Records with modeling code
• • • • •

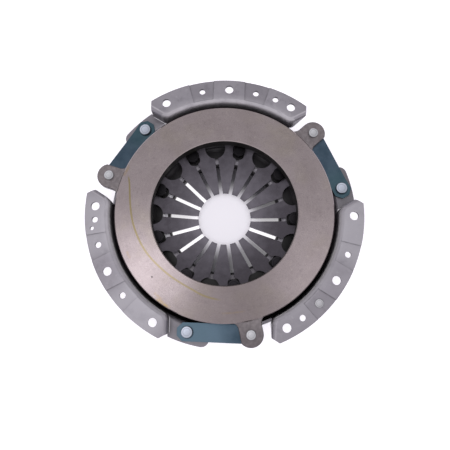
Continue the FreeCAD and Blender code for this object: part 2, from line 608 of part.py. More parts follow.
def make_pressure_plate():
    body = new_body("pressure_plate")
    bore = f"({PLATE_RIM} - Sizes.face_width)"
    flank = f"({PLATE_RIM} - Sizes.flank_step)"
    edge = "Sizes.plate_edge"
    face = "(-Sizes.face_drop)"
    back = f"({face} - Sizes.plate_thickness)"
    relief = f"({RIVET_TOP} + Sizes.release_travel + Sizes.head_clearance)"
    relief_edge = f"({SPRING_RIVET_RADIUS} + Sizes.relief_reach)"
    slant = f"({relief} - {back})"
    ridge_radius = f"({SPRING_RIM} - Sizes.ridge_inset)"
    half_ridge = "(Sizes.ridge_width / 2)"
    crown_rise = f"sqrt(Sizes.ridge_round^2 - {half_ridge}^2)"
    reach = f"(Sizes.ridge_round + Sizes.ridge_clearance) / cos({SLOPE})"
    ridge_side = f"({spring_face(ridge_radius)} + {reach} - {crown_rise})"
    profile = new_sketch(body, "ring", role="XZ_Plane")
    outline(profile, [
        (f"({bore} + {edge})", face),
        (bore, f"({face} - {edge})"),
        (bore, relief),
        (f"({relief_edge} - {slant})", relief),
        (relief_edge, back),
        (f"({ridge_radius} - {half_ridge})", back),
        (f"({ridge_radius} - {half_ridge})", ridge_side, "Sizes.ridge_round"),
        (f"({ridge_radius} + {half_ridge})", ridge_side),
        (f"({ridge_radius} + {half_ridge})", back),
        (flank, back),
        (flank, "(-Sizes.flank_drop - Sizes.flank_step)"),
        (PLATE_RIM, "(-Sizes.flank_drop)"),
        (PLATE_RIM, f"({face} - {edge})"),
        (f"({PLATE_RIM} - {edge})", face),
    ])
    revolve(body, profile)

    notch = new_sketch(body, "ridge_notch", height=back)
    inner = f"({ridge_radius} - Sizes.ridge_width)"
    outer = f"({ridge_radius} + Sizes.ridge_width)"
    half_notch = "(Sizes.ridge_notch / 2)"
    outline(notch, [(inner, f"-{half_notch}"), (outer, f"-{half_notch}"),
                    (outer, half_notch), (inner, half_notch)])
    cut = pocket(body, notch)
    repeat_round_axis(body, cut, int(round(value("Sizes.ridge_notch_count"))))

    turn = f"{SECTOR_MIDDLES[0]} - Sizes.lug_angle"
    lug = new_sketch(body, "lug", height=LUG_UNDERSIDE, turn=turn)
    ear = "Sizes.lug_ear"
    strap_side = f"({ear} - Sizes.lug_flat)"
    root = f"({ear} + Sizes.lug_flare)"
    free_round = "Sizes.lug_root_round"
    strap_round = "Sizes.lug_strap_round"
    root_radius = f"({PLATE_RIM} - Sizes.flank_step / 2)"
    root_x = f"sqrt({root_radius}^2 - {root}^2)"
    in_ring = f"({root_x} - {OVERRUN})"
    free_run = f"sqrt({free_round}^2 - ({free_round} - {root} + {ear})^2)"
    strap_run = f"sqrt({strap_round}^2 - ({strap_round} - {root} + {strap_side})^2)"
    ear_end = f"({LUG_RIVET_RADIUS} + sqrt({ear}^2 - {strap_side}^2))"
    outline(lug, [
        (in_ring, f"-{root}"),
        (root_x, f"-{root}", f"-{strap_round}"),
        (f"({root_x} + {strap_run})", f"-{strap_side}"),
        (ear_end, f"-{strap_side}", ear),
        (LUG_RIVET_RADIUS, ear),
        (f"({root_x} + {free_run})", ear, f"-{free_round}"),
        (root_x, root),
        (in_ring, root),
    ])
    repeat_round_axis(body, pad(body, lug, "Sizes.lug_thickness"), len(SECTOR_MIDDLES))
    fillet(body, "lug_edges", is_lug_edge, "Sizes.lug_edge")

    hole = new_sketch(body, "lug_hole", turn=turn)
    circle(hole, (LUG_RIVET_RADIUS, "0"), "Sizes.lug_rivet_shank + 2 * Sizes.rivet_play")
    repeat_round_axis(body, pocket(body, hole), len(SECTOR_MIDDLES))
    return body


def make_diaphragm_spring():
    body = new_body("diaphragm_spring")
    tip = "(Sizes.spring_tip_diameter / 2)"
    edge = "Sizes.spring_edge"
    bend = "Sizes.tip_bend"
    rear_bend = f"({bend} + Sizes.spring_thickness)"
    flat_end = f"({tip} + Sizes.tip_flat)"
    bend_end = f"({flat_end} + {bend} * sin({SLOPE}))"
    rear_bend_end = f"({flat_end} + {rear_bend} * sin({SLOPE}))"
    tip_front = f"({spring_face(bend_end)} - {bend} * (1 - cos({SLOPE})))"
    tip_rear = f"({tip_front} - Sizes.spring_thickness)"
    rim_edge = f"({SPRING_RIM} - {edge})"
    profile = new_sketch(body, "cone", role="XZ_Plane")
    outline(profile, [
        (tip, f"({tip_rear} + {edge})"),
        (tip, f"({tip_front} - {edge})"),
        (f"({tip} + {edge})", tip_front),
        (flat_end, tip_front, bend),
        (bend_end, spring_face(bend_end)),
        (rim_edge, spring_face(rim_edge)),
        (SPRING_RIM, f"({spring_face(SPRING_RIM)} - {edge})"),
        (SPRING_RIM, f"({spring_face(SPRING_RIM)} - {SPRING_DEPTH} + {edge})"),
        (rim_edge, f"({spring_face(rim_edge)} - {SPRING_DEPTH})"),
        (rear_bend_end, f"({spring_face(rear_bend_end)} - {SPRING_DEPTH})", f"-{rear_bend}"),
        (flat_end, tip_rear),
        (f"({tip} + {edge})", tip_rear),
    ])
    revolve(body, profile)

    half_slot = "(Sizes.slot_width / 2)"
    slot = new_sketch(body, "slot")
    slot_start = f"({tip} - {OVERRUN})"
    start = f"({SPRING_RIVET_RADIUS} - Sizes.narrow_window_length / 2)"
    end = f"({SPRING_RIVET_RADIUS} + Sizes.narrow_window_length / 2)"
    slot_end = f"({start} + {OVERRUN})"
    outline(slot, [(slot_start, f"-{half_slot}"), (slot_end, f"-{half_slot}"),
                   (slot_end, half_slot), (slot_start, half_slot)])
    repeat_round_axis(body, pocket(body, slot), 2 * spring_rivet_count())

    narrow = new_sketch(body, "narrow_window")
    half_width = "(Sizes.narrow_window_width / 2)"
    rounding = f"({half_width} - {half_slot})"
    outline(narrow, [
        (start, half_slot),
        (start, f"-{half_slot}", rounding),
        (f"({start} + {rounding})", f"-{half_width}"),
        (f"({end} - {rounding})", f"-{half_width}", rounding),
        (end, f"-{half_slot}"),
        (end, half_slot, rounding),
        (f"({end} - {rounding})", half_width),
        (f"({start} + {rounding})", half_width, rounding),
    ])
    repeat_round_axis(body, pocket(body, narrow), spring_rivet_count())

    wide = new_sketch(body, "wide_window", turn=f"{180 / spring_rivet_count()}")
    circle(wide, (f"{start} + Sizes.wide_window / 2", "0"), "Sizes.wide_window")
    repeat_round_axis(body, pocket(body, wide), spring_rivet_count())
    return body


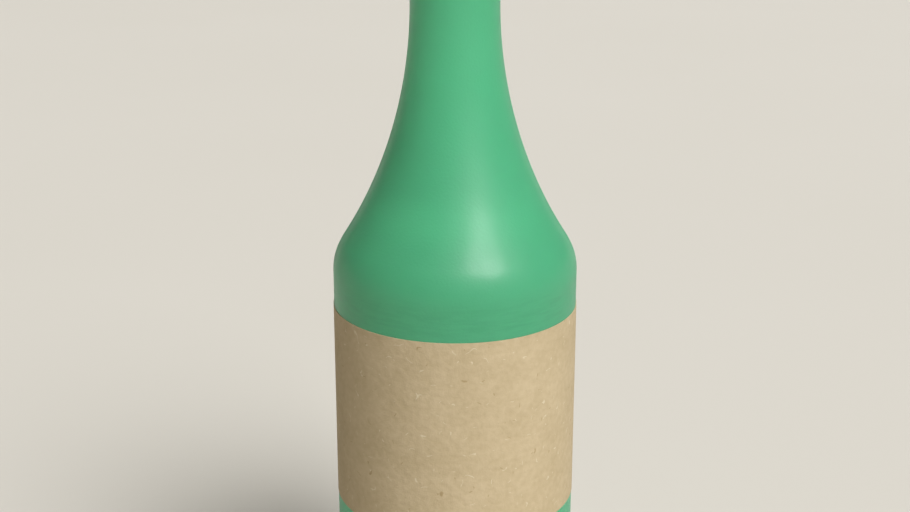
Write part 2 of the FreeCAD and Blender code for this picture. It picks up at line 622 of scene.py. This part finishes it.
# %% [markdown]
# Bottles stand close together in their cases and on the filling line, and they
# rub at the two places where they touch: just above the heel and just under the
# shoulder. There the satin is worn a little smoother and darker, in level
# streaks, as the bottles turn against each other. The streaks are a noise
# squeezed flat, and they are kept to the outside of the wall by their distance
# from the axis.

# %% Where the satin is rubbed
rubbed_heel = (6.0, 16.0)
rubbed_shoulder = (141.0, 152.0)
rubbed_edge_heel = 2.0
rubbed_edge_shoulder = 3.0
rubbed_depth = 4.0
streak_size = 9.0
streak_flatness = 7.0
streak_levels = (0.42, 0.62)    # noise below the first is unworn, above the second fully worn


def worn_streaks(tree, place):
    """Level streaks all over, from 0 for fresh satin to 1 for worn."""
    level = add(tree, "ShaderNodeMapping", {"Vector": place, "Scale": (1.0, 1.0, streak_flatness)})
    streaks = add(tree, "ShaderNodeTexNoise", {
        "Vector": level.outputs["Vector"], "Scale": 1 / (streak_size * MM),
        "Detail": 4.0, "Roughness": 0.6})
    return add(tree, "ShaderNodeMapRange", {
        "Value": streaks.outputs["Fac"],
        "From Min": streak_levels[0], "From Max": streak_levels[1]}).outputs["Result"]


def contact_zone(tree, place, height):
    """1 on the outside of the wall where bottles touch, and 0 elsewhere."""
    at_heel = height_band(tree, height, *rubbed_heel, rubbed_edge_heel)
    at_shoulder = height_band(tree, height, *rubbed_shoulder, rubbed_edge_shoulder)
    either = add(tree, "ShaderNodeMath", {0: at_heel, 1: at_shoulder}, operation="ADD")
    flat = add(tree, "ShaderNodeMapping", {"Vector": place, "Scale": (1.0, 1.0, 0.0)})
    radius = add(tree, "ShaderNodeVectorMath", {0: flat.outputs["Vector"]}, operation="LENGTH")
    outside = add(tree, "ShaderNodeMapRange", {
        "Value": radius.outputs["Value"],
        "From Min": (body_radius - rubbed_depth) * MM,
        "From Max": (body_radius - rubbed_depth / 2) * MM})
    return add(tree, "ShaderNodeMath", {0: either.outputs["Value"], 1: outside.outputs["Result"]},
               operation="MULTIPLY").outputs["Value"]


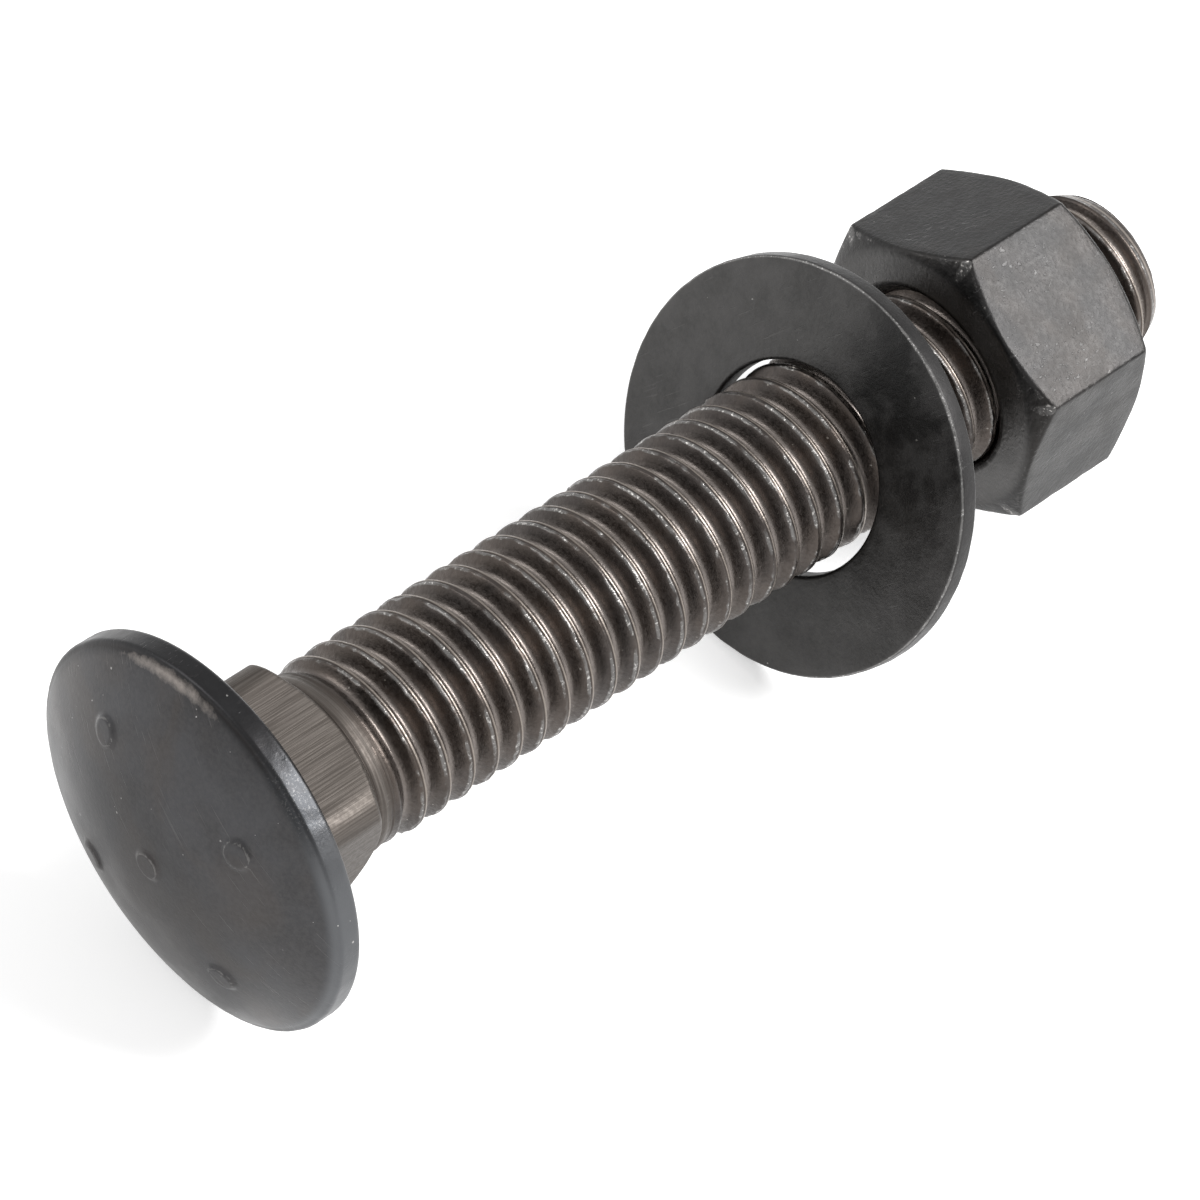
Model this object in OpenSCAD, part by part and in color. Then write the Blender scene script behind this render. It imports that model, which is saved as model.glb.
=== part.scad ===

• • • • •

Send back exactly the lines from the line with "Model this object" through the end of the records.

Model this object in OpenSCAD, part by part and in color. Then write the Blender scene script behind this render. It imports that model, which is saved as model.glb.
=== part.scad ===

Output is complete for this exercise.